In the seven months since John Ridley’s documentary on the LA Riots first hit theaters and then ABC, the nation has taken a turn, the director says—and not for the better.
“I ask this as a rhetorical question—why have we regressed that much between April and November? It certainly seems that way,” he tells Deadline.
He cites two developments that followed the debut of Let It Fall: Los Angeles 1982-1992—the march by white nationalists in Charlottesville, Virginia last August that left a counter-protester dead, and the burgeoning controversy over the “take a knee” movement in the NFL.
Ridley expresses shock that one group—NFL players kneeling during the National Anthem—has come under attack from President Trump, while the president said the torch-bearing marchers in Charlottesville included some “very fine people.” That kind of “equivocation,” as Ridley puts it, shows how little the country has progressed since the time of the LA cataclysm.
“It doesn’t feel as though these issues are being resolved with any more rapidity,’’ Ridley notes.
Let It Fall marked a departure into nonfiction for a man better known for creating the TV series American Crime and Guerrilla, and for writing the screenplay to 12 Years a Slave, which won him an Oscar.

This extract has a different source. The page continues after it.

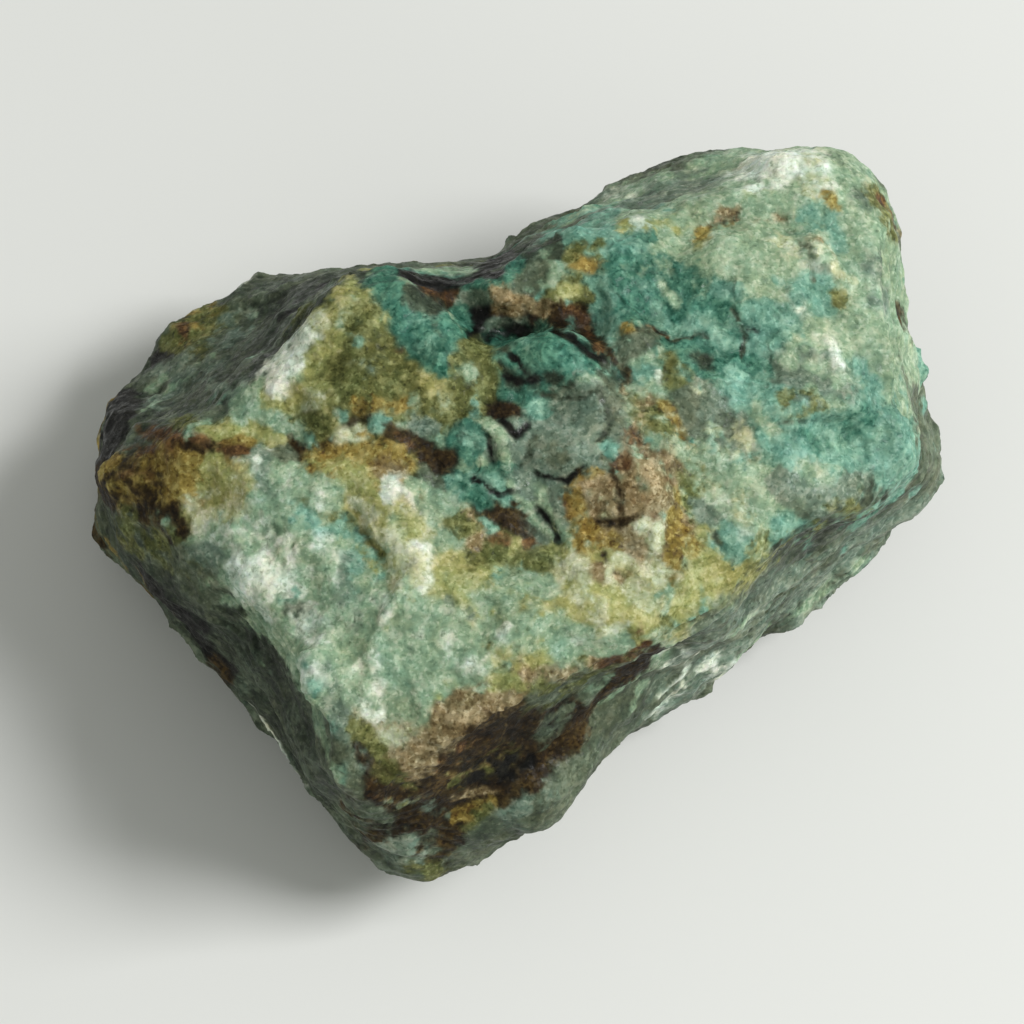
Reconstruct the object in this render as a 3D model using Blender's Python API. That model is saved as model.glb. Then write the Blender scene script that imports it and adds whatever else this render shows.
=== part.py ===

“This is a story that I had been trying to tell for more than 10 years,” Ridley says of the documentary, which recently qualified for Oscar consideration. Let It Fall re-opened on a single screen in the LA area today, as the deadline approached for the Academy’s documentary branch to narrow best feature contenders to a shortlist of 15.
“It’s very humbling to be part of the conversation,” Ridley acknowledges. “That does not get old.”
Also part of the Oscar conversation this year is another film on the LA Riots—LA 92, directed by Dan Lindsay and TJ Martin. While they share a subject, the films take very different stylistic approaches: LA 92 is composed solely of archive material, while Ridley combined archive with new interviews with many key players from the original events.
“We wanted individuals whose recollections were immediate and were raw and were, in many cases, overlooked by history,” Ridley says.
Those individuals included Gary Williams, who was convicted of attempting to rob Reginald Denny, the white trucker who was nearly beaten to death at the outset of the unrest at the intersection of Florence and Normandie.
Williams told Ridley of those events a quarter-century ago, “I have compassion for anybody… [But] at that time, the compassion line was closed.”
Bobby Green, who would run to Denny’s aid and save his life, told Ridley about having a divine vision that compelled him to take action. The director also interviewed Michael Moulin, the LAPD lieutenant who made the fateful decision to withdraw officers from the flashpoint at Florence and Normandie, which many observers believe allowed the situation to spiral out of control.
“We wanted to create a space where everyone felt as though they had the opportunity to speak their piece, impart their perspective freely and fairly,” Ridley says. “It was not our desire to indict anyone in this film. But it was also not our desire to exonerate anyone.”
Let It Fall not only explores the events of April 1992 but the 10-year period that led up to them. Ridley sees 1982 as a seminal year because it marked the end of the LAPD’s use of the chokehold to subdue suspects. With the chokehold no longer an option, the department furnished officers with metal batons—the PR-24—the very kind used to brutally beat motorist Rodney King during an incident captured on video. It was the acquittal of the white officers accused of using excessive force on King that triggered what Ridley considers an uprising versus a riot.
“I think it was very important to understand that the uprising itself was not about one incident that happened to one person or affected one community,” he insists. “There were any number of instances and incidents along a timeline that were indicative of where LA was and where it was heading.”
Where is LA heading now, and the country in general? Ridley says it would be wise not to ignore the question.
“If what happened in Los Angeles 25 years ago was something that built up over time, what’s building up right now? What communities are being left behind? What individuals are not franchised in a way that many of us are franchised?” Ridley wonders. “I think those are the questions we have to ask.”